## WHAT THE TASK ASKS
Give the lines of the material verbatim, from the first line to the line with "const HIGH_SHOULDER = 23;", including both.
###
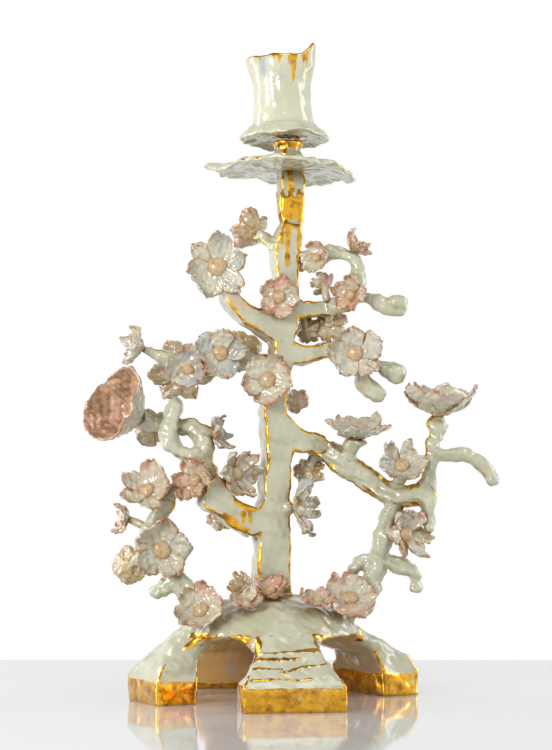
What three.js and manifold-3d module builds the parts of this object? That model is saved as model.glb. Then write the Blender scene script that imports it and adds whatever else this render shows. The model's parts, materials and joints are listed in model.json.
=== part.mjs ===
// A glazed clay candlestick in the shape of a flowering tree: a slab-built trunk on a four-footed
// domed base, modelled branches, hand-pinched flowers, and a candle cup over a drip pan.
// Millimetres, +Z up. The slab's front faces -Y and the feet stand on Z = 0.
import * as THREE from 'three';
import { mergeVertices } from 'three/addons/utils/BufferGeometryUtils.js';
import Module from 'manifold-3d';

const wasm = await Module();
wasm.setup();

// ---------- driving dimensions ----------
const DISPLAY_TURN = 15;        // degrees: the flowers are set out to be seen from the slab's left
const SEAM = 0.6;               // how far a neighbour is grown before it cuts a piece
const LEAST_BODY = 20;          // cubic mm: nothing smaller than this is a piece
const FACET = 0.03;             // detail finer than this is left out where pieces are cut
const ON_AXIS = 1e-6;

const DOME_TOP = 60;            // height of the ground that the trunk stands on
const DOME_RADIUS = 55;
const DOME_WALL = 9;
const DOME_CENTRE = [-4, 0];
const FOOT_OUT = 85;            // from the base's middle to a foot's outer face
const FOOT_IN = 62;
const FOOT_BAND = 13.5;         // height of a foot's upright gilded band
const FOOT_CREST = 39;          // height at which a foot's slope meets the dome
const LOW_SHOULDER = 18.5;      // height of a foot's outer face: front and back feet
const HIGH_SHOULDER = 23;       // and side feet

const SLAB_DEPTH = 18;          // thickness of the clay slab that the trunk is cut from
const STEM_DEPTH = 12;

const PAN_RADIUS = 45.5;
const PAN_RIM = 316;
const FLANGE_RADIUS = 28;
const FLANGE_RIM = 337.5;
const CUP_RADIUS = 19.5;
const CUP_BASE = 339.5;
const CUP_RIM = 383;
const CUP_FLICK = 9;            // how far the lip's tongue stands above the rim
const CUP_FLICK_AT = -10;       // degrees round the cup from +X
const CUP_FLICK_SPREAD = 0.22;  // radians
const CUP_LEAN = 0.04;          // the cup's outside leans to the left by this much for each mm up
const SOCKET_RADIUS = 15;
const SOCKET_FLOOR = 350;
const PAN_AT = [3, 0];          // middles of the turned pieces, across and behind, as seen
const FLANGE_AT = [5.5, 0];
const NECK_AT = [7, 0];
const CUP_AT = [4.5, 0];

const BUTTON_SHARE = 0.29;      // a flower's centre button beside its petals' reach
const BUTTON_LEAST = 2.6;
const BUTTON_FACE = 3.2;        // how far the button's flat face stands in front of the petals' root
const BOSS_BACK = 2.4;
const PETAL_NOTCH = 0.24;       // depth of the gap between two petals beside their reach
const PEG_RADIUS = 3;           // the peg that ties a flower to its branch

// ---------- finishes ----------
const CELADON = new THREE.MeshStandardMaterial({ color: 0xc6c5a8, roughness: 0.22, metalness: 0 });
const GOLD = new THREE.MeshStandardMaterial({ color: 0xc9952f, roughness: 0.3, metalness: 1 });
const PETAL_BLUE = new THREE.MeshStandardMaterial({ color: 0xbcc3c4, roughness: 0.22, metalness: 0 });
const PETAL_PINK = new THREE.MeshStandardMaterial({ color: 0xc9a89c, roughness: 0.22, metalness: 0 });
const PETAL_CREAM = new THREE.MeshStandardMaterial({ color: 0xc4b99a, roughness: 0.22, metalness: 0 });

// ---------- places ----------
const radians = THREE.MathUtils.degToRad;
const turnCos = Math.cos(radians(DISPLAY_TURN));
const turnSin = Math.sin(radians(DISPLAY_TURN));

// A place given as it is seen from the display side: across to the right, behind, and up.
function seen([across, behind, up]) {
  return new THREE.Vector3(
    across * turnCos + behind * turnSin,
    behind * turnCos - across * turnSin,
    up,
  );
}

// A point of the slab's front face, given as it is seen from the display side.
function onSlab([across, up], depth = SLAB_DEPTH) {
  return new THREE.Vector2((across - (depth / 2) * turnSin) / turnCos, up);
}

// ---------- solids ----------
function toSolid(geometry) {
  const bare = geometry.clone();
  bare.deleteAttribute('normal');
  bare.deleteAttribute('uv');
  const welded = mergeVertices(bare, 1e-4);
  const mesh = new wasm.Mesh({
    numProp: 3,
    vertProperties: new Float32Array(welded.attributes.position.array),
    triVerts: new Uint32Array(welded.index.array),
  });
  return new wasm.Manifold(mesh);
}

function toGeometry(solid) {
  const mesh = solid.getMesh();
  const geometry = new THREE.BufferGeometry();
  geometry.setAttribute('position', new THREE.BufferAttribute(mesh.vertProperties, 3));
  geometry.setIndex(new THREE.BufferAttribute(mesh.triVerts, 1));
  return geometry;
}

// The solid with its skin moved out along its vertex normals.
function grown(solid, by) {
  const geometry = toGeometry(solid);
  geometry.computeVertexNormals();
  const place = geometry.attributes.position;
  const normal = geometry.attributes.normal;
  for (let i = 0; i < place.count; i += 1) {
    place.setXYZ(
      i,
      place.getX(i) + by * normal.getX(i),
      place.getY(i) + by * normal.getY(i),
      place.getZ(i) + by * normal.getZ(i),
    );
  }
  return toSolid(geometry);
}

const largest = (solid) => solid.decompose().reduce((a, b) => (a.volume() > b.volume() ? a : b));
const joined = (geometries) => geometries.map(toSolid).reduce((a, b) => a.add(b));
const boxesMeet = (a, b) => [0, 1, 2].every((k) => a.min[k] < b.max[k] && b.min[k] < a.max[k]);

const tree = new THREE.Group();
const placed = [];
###
## COMPLETED EXERCISE
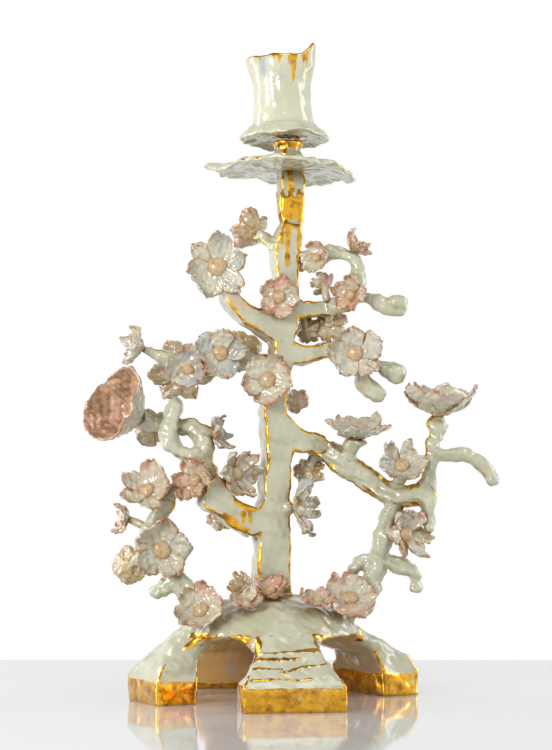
What three.js and manifold-3d module builds the parts of this object? That model is saved as model.glb. Then write the Blender scene script that imports it and adds whatever else this render shows. The model's parts, materials and joints are listed in model.json.
=== part.mjs ===
// A glazed clay candlestick in the shape of a flowering tree: a slab-built trunk on a four-footed
// domed base, modelled branches, hand-pinched flowers, and a candle cup over a drip pan.
// Millimetres, +Z up. The slab's front faces -Y and the feet stand on Z = 0.
import * as THREE from 'three';
import { mergeVertices } from 'three/addons/utils/BufferGeometryUtils.js';
import Module from 'manifold-3d';

const wasm = await Module();
wasm.setup();

// ---------- driving dimensions ----------
const DISPLAY_TURN = 15;        // degrees: the flowers are set out to be seen from the slab's left
const SEAM = 0.6;               // how far a neighbour is grown before it cuts a piece
const LEAST_BODY = 20;          // cubic mm: nothing smaller than this is a piece
const FACET = 0.03;             // detail finer than this is left out where pieces are cut
const ON_AXIS = 1e-6;

const DOME_TOP = 60;            // height of the ground that the trunk stands on
const DOME_RADIUS = 55;
const DOME_WALL = 9;
const DOME_CENTRE = [-4, 0];
const FOOT_OUT = 85;            // from the base's middle to a foot's outer face
const FOOT_IN = 62;
const FOOT_BAND = 13.5;         // height of a foot's upright gilded band
const FOOT_CREST = 39;          // height at which a foot's slope meets the dome
const LOW_SHOULDER = 18.5;      // height of a foot's outer face: front and back feet
const HIGH_SHOULDER = 23;       // and side feet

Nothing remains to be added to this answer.